A good account management strategy, however, takes these accounts into consideration, and gives them all the attention, resources, and tools they need in order to succeed. This also means giving account managers proper resources to target the opportunity in these accounts.  

Often enough, it’s from these seemingly lower-level priority accounts where the highest growth opportunities exist. Those big, enterprise customers aren’t going to grow at a phenomenal rate, but those smaller accounts just might. Let’s dive into the upsides of targeting these accounts.  

Enterprise and mid-level accounts boast significant growth opportunities 

While not the biggest spenders, enterprise and mid-market accounts offer unique opportunities to your revenue team that can be effectively leveraged with the right approach. These opportunities include:  

  • There is more potential for growth in these enterprise and mid-market accounts.  
  • These accounts often are ripe for seeing massive upsides from implementing the solution you’re selling.  
  • Once deployed, these stories can be more easily and effectively turned into stellar success stories and customer references.   
  • The step down from your key accounts is where most of your sales organization sits, therefore, these opportunities are ideal for training and grooming the next generation of sales leaders within your organization.   
  • Ideal opportunities for sellers to target “whitespace”.  
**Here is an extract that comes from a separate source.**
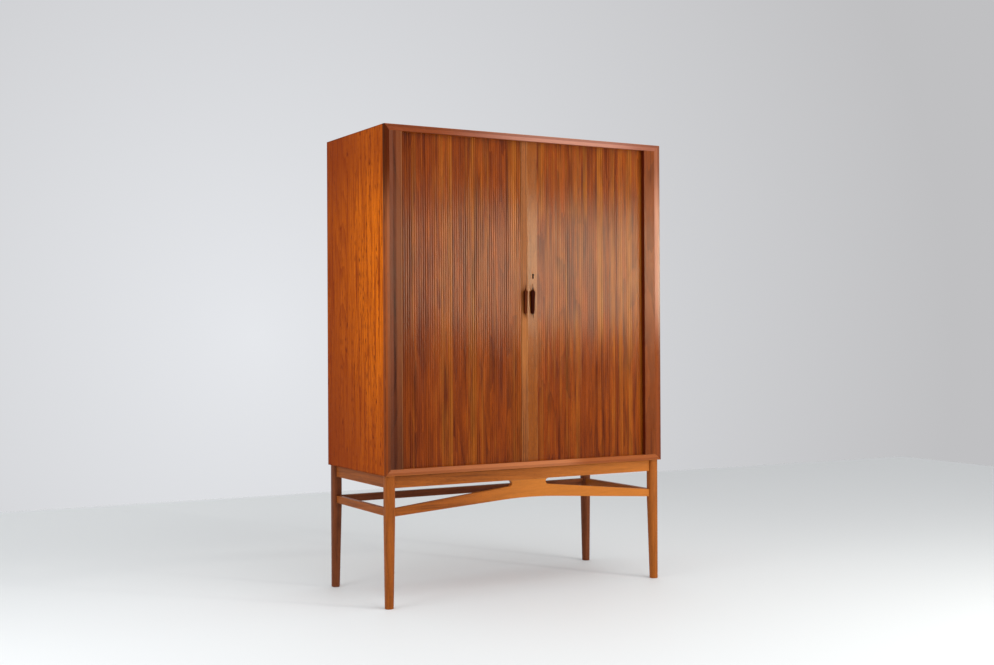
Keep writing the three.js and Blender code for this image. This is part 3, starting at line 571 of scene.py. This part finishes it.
def makeBackScrews(look):
    draws = random.Random(look["seed"])
    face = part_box("back_panel")[1].y
    middles = [(side * look["sideX"], z) for side in (-1, 1) for z in look["sideZ"]]
    middles += [(x, z) for z in look["edgeZ"] for x in look["edgeX"]]
    radius, steps = look["radius"], look["turns"]
    lean = math.asin(look["slotHalf"] / radius)
    arc = [lean + (math.pi - 2 * lean) * step / steps for step in range(steps + 1)]
    circle = [math.tau * step / steps for step in range(steps)]
    head = ((0, radius), (look["height"], look["taper"] * radius))
    floor = [(height, look["floorShare"] * radius) for height in (0, look["slotFloor"])]
    points, faces = [], []
    for x, z in middles:
        slotTurn = draws.uniform(0, math.pi)
        for half in (slotTurn, slotTurn + math.pi):  # the slot parts the head into two halves
            addDisc(points, faces, (x, face, z), [half + turn for turn in arc], head)
        addDisc(points, faces, (x, face, z), circle, floor)
    piece = newPiece("back_screws", points, faces, steelMaterial)
    faceOut(piece)
    standFor(piece, "cabinet", "steel")


makeBackScrews(backScrews)
print("back screws made")


# Base: solid legs and rails with rounded edges

baseTeak = caseTeak | {
    "pale": "#a0561e", "deep": "#6c3510", "dark": "#3d170a", "wearAndHighlightTone": "#ac6d38",
    "ringCount": 40.0, "rings": 0.3, "streaks": 0.5, "flecks": 0.2, "fleckSize": (0.004, 0.02),
    "roughness": 0.42, "specular": 0.09, "wearAndHighlight": 0.3, "wearAndHighlightWidth": 0.004, "edge": 0.0016,
    "tints": [("#d98436", [(0, -0.35, 0.5, 0.0, 0.12)])],  # painted light: paler towards the right, where more light falls
}
frontWoods = {  # the front apron and stretcher get more of the painted light, paler still towards the right
    "front_apron": baseTeak | {"tints": [("#d98436", [(0, -0.35, 0.5, 0.0, 0.36)])]},
    "front_arch_stretcher": baseTeak | {"tints": [("#e08c38", [(0, -0.35, 0.1, 0.0, 0.38)])]},
}
backWood = baseTeak | {"pale": "#7c4224", "deep": "#562c18", "tints": []}  # darker behind: partly the wood's tone, partly painted shade where the back parts sit under the case
baseParts = {f"{row}_{side}_leg": "z" for row in ("front", "back") for side in ("left", "right")}
baseParts |= {name: "x" for name in ("front_apron", "back_apron", "front_arch_stretcher", "back_stretcher")}
baseParts |= {f"{side}_{rail}": "y" for side in ("left", "right") for rail in ("side_rail", "side_stretcher")}
for seed, (name, along) in enumerate(baseParts.items(), firstSeeds["base"]):
    look = backWood if name.startswith("back") else frontWoods.get(name, baseTeak)
    dressWood(name, look, along, seed)
print("base dressed")


# Leading stiles: pale straight-grained wood

stileTeak = caseTeak | {
    "pale": "#904a10", "deep": "#683206", "dark": "#43200e", "wearAndHighlightTone": "#ad7440",
    "ringCount": 10.0, "rings": 0.25, "streaks": 0.45, "flecks": 0.3, "fleckSize": (0.002, 0.02),
    "patches": 0.6, "patchSize": (0.006, 0.09),
    "roughness": 0.18, "specular": 0.215, "wearAndHighlight": 0.35, "edge": 0.0007,
}
stiles = {
    "left_leading_stile": stileTeak | {
        "pale": "#9a5624", "deep": "#6b3512", "streaks": 0.8, "roughness": 0.36, "specular": 0.11,
        "lines": [
            (-0.0208, 0.0012, 0.9, "#3a1407"), (-0.0125, 0.0009, 0.5, "#4a2008"),
            (-0.0050, 0.0012, 0.9, "#3a1407"),
        ],
        "tints": [("#b86e2c", [(2, 0.68, 0.82, 0.0, 0.35), (2, 0.92, 1.0, 1.0, 0.0)])],
    },
    "right_leading_stile": stileTeak,
}
for seed, (name, look) in enumerate(stiles.items(), firstSeeds["stiles"]):
    dressWood(name, look, "z", seed)
print("stiles dressed")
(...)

Account managers – go forth and grow! 

Account management is not for the faint of heart – it’s a demanding and rigorous approach to selling that takes the best of every team member to get right. Through a systematic approach to selling, putting account planning at the center of your strategy, and leveraging best practices paired with appropriate technology, however, you can ensure your sales team has everything it needs to not only defend accounts against competition, but to land new opportunities. Get this right, and you’ll soon establish yourself as a trusted advisors with the right people in each and every account.